During an El Niño event, the trade winds weaken or may even reverse direction. This change allows the warm water that was “piled up” in the western Pacific to slosh back towards the east. With the retreat of cooler water, sea surface temperatures along the western coast of South and Central America can rise significantly.

This significant warming of ocean water has substantial effects on global weather and climate patterns due to the large amount of heat energy transferred from the ocean to the atmosphere. For instance, it can lead to increased rainfall across the southern tier of the US and in Peru, which has caused destructive flooding, and drought in the West Pacific, affecting Australia and Indonesia.
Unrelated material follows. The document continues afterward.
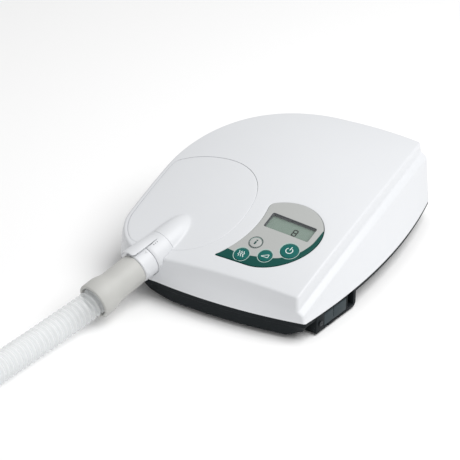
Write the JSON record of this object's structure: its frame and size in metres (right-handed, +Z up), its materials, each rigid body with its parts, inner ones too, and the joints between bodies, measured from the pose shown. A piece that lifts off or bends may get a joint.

These effects can also disrupt the marine ecosystem. The warmer surface waters of the Pacific Ocean during an El Niño can deplete the nutrients in the water, disrupting the food chain from its very base. For example, the anchovy industry in Peru and Ecuador can suffer during El Niño years as the anchovies, which prefer cooler water, disappear from their usual coastal habitats.

The frequency and intensity of these events vary. They tend to happen every two to seven years and can last anywhere from nine months to two years. Some can be more intense than others, and their effects can vary accordingly. However, predicting the exact timing and details of these events remains a significant scientific challenge.

On the flip side of El Niño is La Niña, which is essentially the opposite phase of ENSO. During La Niña, the trade winds are stronger than usual, pushing more warm water towards the west and causing cooler waters to rise along the eastern Pacific. This scenario leads to weather patterns that are generally the reverse of those during El Niño events.

It’s important to note that while we understand the general patterns of El Niño and La Niña, each event is unique and can bring its own surprises, which makes studying and predicting them an ongoing endeavor for climatologists.